I don’t keep a journal in my grim everyday existence, but I have done them whilst away on backpacking trips. I’d like to say these journals contained in-depth reportage of the places I’d visited, but I found an old one recently and most of the pages were filled with doodles of robots.

 

In The Baggage Carousel, the main character’s traveling is motivated by rootlessness and restlessness. The places he travels to seem so real. How have you researched these places? Are you affected by a similar wanderlust?

All the places mentioned in The Baggage Carousel are ones I’ve visited. Some of the events featured in the book are based on actual occurrences. For the purpose of the narrative, I expunged myself from those events and transposed the central character, Dan Roberts, into them. He’s a bit more of an arsehole than I am but, hopefully, a little more entertaining. So it was like a Spacey/Plummer situation, except in reverse.

 

Is this really your first book? How long did it take to write and when can we expect another?

Yes, it’s really my first book. I would not intentionally deceive you. It’s hard to tot up how long it took to write The Baggage Carousel, because it’s something I would set aside for months on end and then return to periodically, a scab I had to keep picking at. So, maybe soup to nuts was something like five years, but it wasn’t five years of continual slog. If anything, the MS was something I would revisit when I had a little time away from the continual slog.
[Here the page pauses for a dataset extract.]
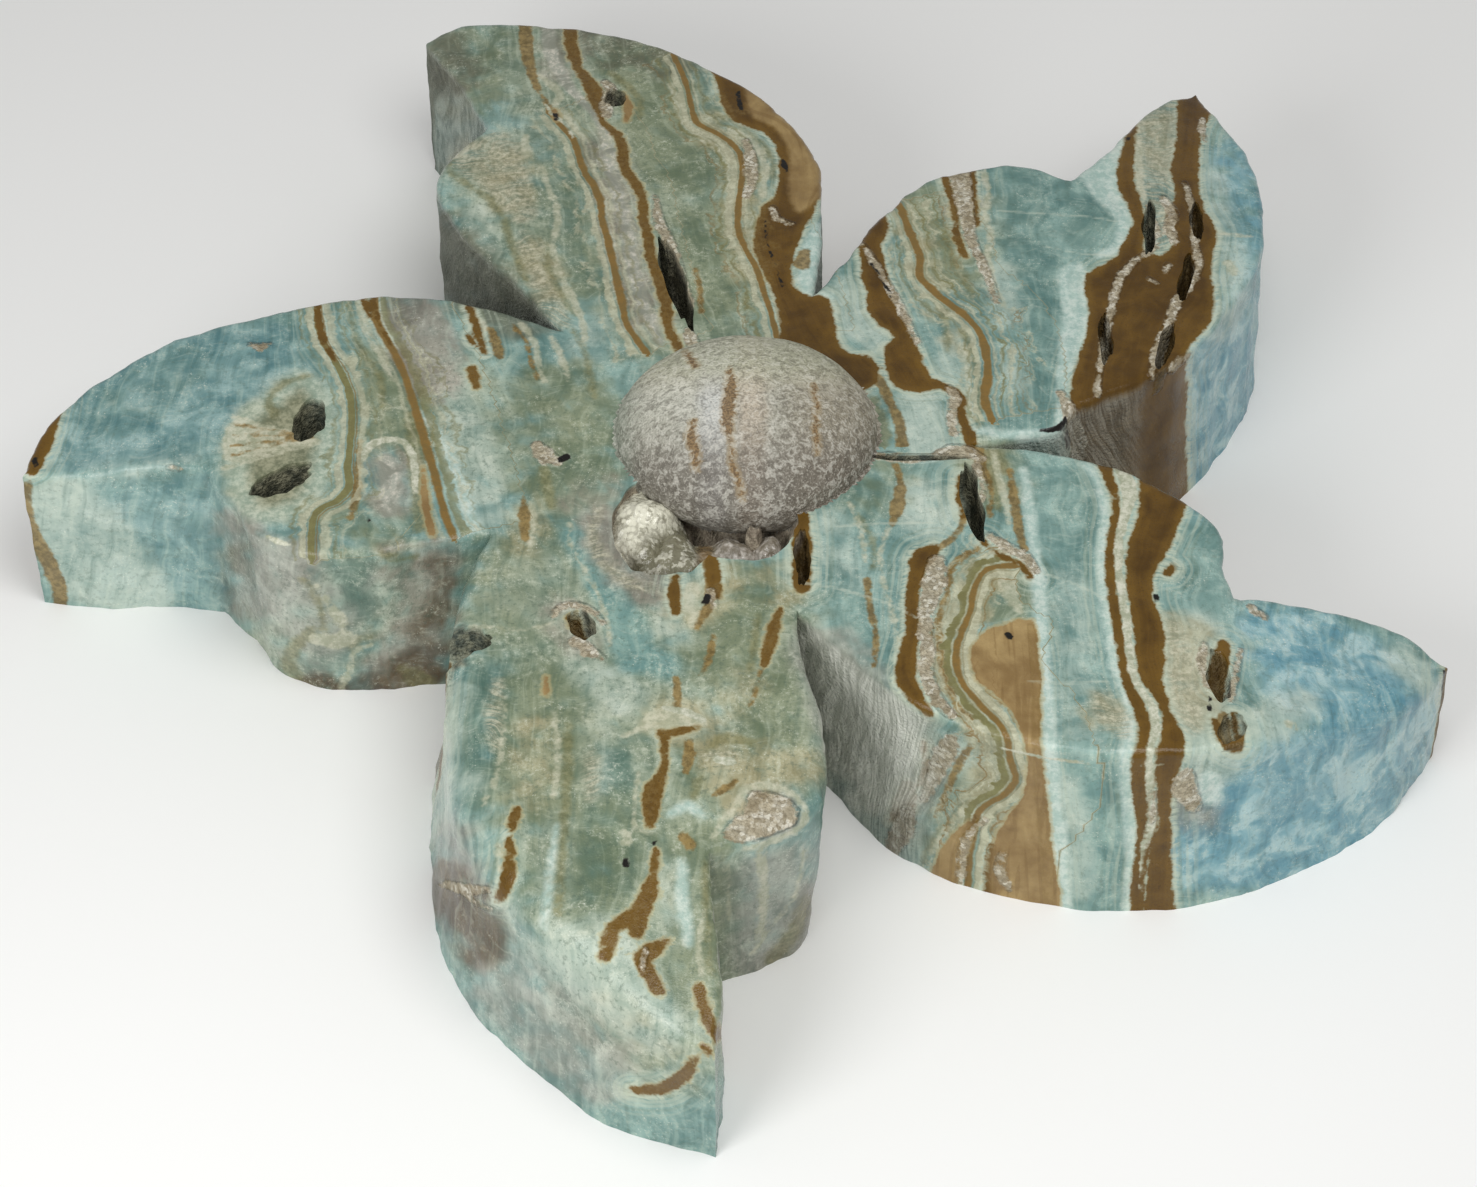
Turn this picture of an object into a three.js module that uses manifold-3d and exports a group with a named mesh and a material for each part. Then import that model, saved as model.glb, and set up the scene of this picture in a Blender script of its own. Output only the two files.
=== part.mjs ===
// Carved stone flower: five pinwheel petals cut from one banded slab, with a raised dome at the
// centre that overhangs a crystal-lined hollow. Millimetres, +Z up. The flat sawn underside lies in
// the plane z = 0, and the origin is the point of it under the middle of the flower.
import * as THREE from 'three';
import { mergeVertices } from 'three/addons/utils/BufferGeometryUtils.js';
import Module from 'manifold-3d';

const wasm = await Module();
wasm.setup();

// ---- driving dimensions ----
const SLAB_THICKNESS = 24;     // at the middle; the tops sink a little towards the petal tips
const OUTLINE_STEP = 3;        // spacing of the points along the carved outline
const EDGE_ROUND = 0.9;        // radius of the polished edges
const WALL_BULGE = 0.35;       // share of a wall's flare that is left at half height
const LID_CELL = 4.2;          // cell of the mesh that shapes the top surface
const SEAT_GAP = 0.3;          // clearance between the crust and the stone round it
const HEADROOM = 3;            // how far blanks reach past the surfaces that trim them
const SINK_POWER = 1.5;        // how sharply a top sinks towards its tip
const TIP_SHARPENS = 0.8;      // share of a soft edge's extra radius that is lost at the tip
const RUN_IN = 0.2;            // share of a side over which its flare grows, and fades at the tip
const SOFTENING = 0.35;        // share of a side over which its edge softens
const BLANK_SIZE = 172;        // side of the square block that the tops are cut from

const DOME = { centre: [1, 1.2, 23.6], radii: [14.8, 14, 7.5] };
const STEM = { centre: [1.8, -13.2, 18.5], radii: [1.1, 1.3, 5] };

// The hollow is two bowls that meet under the front of the dome.
const HOLLOW = [
  { centre: [-9, -12.6, 24], radii: [7.4, 9.6, 10] },
  { centre: [0.2, -13.4, 24], radii: [6.4, 5.6, 7.5] },
];

// Botryoidal lumps of the crust, and the floor up to which it fills the bowls.
const CRUST_FLOOR = 17.5;
const CRUST_LUMPS = [
  { centre: [-10.2, -11.4, 17.4], radii: [5.6, 7, 5.8] },
  { centre: [-6.6, -16.8, 17.2], radii: [4.8, 4.8, 4.8] },
  { centre: [-0.8, -15.4, 17], radii: [3, 3.2, 3.6] },
  { centre: [3.2, -14.4, 17], radii: [2.4, 3, 3] },
];
const CRYSTAL = { count: 34, radius: 0.8, length: 1.1, sides: 6 };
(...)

I wrote a second book, “Munger”, a character study based on a sex-tourist I met on a bus in Thailand. He was a hideous man, really, but his voice got stuck in my head. Even after the inherent darkness of my first novel, I somehow managed to plumb new depths of depravity with my sophomoric effort. I honestly do not know if the world will ever want or need this novel, but I do know it was something I needed to write.